Exercise prompt. How many lines in these records hold the string "that"? Reply with the number alone.

** Begin Provided data **

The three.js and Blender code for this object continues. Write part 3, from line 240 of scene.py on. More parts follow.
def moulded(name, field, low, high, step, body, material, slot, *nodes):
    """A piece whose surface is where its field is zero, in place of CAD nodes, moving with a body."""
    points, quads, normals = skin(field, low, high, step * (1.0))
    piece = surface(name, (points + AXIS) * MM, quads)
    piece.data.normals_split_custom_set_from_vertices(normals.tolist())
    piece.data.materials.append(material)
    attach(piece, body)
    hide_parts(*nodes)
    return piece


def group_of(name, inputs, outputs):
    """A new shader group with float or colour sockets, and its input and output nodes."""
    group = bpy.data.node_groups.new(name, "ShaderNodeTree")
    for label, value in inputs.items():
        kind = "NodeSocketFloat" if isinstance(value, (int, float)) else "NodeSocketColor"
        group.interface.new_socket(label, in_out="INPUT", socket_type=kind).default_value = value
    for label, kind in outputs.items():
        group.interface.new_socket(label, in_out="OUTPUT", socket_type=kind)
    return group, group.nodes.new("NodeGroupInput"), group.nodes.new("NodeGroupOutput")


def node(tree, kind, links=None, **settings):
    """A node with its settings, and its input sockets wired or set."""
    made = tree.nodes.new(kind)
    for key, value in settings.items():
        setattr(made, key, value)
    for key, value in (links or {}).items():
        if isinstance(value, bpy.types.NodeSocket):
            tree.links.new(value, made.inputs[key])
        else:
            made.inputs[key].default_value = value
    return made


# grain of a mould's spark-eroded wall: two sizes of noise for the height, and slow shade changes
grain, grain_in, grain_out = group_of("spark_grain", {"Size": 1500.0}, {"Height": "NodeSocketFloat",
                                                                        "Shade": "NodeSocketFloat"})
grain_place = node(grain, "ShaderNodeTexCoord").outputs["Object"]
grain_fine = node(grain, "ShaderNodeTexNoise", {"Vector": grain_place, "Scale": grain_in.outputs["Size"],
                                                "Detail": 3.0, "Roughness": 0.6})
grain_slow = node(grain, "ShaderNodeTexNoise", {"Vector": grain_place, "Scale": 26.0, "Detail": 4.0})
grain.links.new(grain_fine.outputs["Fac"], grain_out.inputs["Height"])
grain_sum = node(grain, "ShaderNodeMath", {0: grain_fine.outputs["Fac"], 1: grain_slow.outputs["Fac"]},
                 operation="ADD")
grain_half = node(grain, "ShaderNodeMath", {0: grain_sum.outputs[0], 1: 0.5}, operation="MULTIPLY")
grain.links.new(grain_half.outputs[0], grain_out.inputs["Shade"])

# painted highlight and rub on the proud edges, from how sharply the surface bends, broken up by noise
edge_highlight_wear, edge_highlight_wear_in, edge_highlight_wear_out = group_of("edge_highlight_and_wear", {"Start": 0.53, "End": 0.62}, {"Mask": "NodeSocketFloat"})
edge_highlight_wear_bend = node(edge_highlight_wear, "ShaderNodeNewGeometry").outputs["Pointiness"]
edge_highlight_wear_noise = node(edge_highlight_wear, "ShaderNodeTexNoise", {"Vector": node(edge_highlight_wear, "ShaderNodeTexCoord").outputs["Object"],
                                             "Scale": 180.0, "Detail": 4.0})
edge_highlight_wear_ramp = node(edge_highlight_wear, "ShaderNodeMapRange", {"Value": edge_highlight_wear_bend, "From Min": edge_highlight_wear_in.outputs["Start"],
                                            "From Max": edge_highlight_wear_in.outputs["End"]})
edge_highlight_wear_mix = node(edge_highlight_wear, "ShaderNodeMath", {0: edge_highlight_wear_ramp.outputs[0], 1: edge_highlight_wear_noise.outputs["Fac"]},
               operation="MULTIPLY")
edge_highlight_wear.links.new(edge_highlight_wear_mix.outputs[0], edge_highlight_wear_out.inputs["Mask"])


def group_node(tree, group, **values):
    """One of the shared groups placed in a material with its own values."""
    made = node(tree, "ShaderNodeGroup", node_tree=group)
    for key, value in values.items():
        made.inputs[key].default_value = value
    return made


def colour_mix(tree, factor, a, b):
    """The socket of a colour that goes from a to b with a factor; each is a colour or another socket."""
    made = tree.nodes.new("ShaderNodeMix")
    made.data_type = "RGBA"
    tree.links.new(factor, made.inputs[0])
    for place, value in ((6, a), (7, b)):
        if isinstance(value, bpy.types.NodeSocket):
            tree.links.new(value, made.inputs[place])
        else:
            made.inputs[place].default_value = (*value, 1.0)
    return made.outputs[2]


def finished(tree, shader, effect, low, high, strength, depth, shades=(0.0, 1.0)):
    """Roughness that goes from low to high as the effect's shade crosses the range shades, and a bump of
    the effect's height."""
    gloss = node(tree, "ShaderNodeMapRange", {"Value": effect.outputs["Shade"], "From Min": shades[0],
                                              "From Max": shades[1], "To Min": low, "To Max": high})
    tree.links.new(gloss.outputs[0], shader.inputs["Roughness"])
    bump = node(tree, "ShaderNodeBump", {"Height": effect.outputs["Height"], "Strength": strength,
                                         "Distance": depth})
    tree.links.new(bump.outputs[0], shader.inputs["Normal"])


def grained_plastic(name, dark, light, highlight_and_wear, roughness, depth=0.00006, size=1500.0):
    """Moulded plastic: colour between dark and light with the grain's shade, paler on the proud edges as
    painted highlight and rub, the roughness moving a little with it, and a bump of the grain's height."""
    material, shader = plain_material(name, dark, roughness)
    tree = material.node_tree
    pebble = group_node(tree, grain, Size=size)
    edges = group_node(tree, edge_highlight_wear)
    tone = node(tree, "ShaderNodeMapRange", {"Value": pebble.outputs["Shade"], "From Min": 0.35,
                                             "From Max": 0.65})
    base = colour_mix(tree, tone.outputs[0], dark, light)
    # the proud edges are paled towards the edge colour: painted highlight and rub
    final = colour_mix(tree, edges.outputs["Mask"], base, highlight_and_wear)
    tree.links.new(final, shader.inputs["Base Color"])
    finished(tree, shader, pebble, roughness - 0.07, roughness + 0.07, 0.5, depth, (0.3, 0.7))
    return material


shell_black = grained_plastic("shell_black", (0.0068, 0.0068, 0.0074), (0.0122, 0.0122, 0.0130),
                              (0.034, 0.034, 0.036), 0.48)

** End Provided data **
** Begin Provided data **

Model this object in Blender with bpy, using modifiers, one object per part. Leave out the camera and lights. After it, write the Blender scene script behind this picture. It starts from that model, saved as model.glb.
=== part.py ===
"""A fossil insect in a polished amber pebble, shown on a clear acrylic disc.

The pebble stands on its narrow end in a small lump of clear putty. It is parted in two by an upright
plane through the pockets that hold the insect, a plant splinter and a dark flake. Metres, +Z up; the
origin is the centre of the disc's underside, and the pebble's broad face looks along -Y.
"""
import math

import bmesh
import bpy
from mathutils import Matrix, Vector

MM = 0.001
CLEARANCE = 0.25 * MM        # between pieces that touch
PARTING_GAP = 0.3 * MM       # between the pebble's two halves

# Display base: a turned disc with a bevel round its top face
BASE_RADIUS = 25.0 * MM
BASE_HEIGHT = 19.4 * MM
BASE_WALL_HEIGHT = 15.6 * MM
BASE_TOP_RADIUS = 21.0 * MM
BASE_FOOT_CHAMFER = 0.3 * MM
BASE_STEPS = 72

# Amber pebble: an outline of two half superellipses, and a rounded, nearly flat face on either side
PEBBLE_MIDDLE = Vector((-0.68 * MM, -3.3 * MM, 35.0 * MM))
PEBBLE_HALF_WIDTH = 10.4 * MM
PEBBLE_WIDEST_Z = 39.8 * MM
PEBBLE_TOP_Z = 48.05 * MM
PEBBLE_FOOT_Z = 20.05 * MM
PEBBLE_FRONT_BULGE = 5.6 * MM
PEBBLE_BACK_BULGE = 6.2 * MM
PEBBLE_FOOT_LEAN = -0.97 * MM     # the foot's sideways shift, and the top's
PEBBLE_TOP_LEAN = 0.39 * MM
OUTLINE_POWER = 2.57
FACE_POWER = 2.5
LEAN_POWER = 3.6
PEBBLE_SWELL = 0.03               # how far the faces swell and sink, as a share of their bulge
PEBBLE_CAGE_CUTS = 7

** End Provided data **

Worked answer. 5